🎬 New — watch the 2-minute guide videos →

Bring your own endpoint

BYOE lets you plug your own OpenAI-compatible deployment into BharatRouter's routing — a self-hosted vLLM, an internal gateway, a private cloud endpoint — and use it as a fallback step in a chain. Because the inference runs on your infrastructure, BYOE steps are priced at ₹0. An endpoint is referenced in a chain as byoe:<slug>, and you can register more than one per model.

BYOE vs BYOK

Both are "bring your own", and both ride your infra/account at ₹0 — but they bring different things. Use BYOK when the model already runs on a provider we support and you just want to supply your own key; use BYOE when the model runs on a deployment you host.

BYOK — bring your own keyBYOE — bring your own endpoint
You supplyA provider API keyA URL to a deployment you run
Where it runsThe provider's infraYour infra
Provider must beOne BharatRouter already supportsAny OpenAI-compatible endpoint
Admission gateLive key verification on saveAutomated OpenAI-format compliance test
Referenced asprovider (e.g. krutrim) or provider/model-idbyoe:<slug>
How manyOne saved key per providerMultiple endpoints per model
Price₹0 (provider bills you)₹0 (your own infra)

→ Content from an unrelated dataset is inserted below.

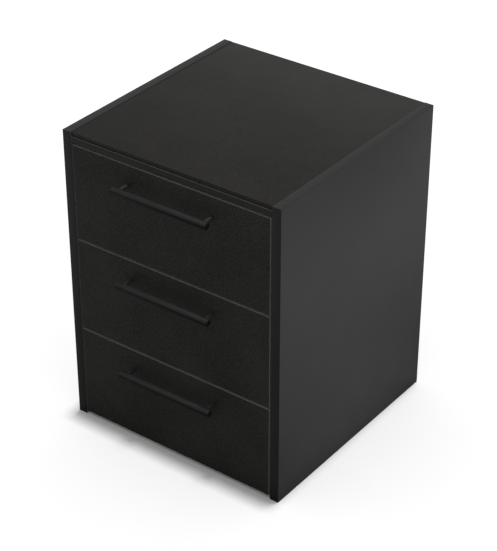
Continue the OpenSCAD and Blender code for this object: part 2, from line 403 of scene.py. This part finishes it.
@dataclass(frozen=True)
class PowderCoat:
    """Black powder coat on the bar pulls, its upper side painted paler as painted light from above.
    """

    name: str = "handle powder coat"
    coat: Colour = (0.011, 0.011, 0.011, 1.0)
    painted_lit: Colour = (0.0197, 0.0197, 0.0197, 1.0)
    painted_lit_pale: Colour = (0.0230, 0.0230, 0.0228, 1.0)
    painted_arris_shine: Colour = (0.05, 0.05, 0.05, 1.0)
    smooth: float = 0.46
    dull: float = 0.56
    gloss: float = 0.05

    def make(self) -> bpy.types.Material:
        """Build the material.

        Returns:
            A satin black coat with orange peel, a paler upper side as painted light and paler
            arrises as painted highlight.
        """
        g = Graph(self.name)
        peel = g.cells(1100.0)
        clouds = g.noise(60.0)
        edge = g.arris(0.6 * MM)
        # Painted light: the upper side is paler than the underside, with a faint random tone across
        # it.
        lit_top = g.mix(g.span(clouds, 0.0, 1.0), self.painted_lit, self.painted_lit_pale)
        body = g.mix(g.facing(Facing.UP, 0.2, 0.5), self.coat, lit_top)
        # Painted highlight: the arrises are paler, as if catching light.
        colour = g.mix(g.times(edge, 0.3), body, self.painted_arris_shine)
        roughness = g.sum(g.span(clouds, self.smooth, self.dull), g.times(edge, 0.08), "SUBTRACT")
        normal = g.bump(peel, 0.3, 0.02 * MM)
        return g.finish(
            Base_Color=colour, Roughness=roughness, Normal=normal, Specular_IOR_Level=self.gloss
        )


@dataclass(frozen=True)
class PlatedSteel:
    """Zinc-plated steel, rolled along one axis."""

    name: str
    pale: Colour = (0.62, 0.63, 0.65, 1.0)
    blue: Colour = (0.50, 0.53, 0.57, 1.0)
    bright: Colour = (0.78, 0.78, 0.78, 1.0)
    rolling: tuple[float, float, float] = (700.0, 12.0, 700.0)
    smooth: float = 0.22
    dull: float = 0.4

    def make(self) -> bpy.types.Material:
        """Build the material.

        Returns:
            Plated steel with rolling lines, a blue tint in clouds and edges painted bright as
            painted highlight.
        """
        g = Graph(self.name)
        lines = g.noise(1.0, detail=3.0, place=g.stretched(self.rolling))
        clouds = g.noise(40.0, detail=4.0)
        edge = g.arris(0.4 * MM)
        body = g.mix(g.span(clouds, 0.0, 1.0), self.pale, self.blue)
        # Painted highlight: the edges are paler.
        colour = g.mix(g.times(edge, 0.6), body, self.bright)
        roughness = g.span(g.sum(lines, clouds), self.smooth, self.dull, 0.8, 1.2)
        normal = g.bump(lines, 0.2, 0.01 * MM)
        return g.finish(Base_Color=colour, Roughness=roughness, Normal=normal, Metallic=1.0)


@dataclass(frozen=True)
class BrightSteel:
    """Polished steel of the bearing balls and their cages."""

    name: str = "bright ball steel"
    polish: Colour = (0.72, 0.72, 0.73, 1.0)
    greasy: Colour = (0.56, 0.55, 0.5, 1.0)

    def make(self) -> bpy.types.Material:
        """Build the material.

        Returns:
            Polished steel under a thin film of grease.
        """
        g = Graph(self.name)
        grease = g.noise(160.0, detail=4.0)
        colour = g.mix(g.span(grease, 0.0, 1.0), self.polish, self.greasy)
        roughness = g.span(grease, 0.1, 0.34)
        normal = g.bump(g.noise(500.0), 0.1, 0.01 * MM)
        return g.finish(Base_Color=colour, Roughness=roughness, Normal=normal, Metallic=1.0)


@dataclass(frozen=True)
class DieCastZinc:
    """Dull die-cast zinc of the cam housings."""

    name: str = "die-cast zinc"
    dark: Colour = (0.36, 0.36, 0.37, 1.0)
    light: Colour = (0.48, 0.48, 0.48, 1.0)

    def make(self) -> bpy.types.Material:
        """Build the material.

        Returns:
            A dull grey casting with a sandy skin.
        """
        g = Graph(self.name)
        skin = g.noise(900.0, detail=5.0)
        clouds = g.noise(90.0)
        colour = g.mix(g.span(clouds, 0.0, 1.0), self.dark, self.light)
        roughness = g.span(clouds, 0.42, 0.6)
        normal = g.bump(skin, 0.35, 0.05 * MM)
        return g.finish(Base_Color=colour, Roughness=roughness, Normal=normal, Metallic=0.9)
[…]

See BYOK for using your own provider keys.

Register an endpoint

Registration runs an automated compliance test inline and saves the endpoint only if it passes. Owners and admins only.

POST /me/endpoints
{
  "name": "my-vllm-llama",
  "model": "llama-3.1-8b-instruct",      // a catalog chat model
  "base_url": "https://llm.mycorp.com/v1",
  "upstream_model": "meta-llama/Llama-3.1-8B-Instruct",
  "key": "sk-internal-...",              // optional — omit for a keyless endpoint
  "residency": "india"
}
→ { "ok": true, "endpoint": { "id": 7, "slug": "my-vllm-llama",
      "provider_ref": "byoe:my-vllm-llama", "model": "llama-3.1-8b-instruct" },
    "compliance": { "pass": true, ... } }

Use the returned provider_ref (byoe:<slug>) as the provider of a step when you save a fallback chain or build a collection.

Test before you save

POST /me/endpoints/test runs the compliance check against an unsaved config and returns the result without writing anything — useful for dialing in base_url and upstream_model. Any member may test.

The compliance test

An endpoint is admitted to live routing only after it proves it speaks the chat-completions wire format. The test (12-second timeout) checks:

CheckRequirement
ChatRequired — a non-stream call returns choices[0].message.content.
UsageRequired — the reply carries numeric usage.prompt_tokens and usage.completion_tokens.
StreamRequired — a streamed call yields SSE deltas and ends with [DONE].
Stream usageAdvisory — whether streamed replies include a usage block (sets supports_stream_usage).
Error shapeAdvisory — a bad request returns 4xx with an { error } object.

Re-run the check on a saved endpoint with POST /me/endpoints/:id/retest (for example after it comes back online). Only endpoints whose compliance is pass are used for routing; others are stored but skipped.

Security

Manage

EndpointWhat it does
GET /me/endpointsList your endpoints (keys masked, with compliance status).
POST /me/endpointsRegister + compliance-test inline (owner/admin).
POST /me/endpoints/testCompliance-test an unsaved config (no write).
POST /me/endpoints/:id/retestRe-run compliance on a saved endpoint (owner/admin).
DELETE /me/endpoints/:idRemove an endpoint (owner/admin).

From agents (MCP)

Over MCP: list_endpoints and test_endpoint (read/no-write), plus register_endpoint and remove_endpoint (write — require user_confirmed: true).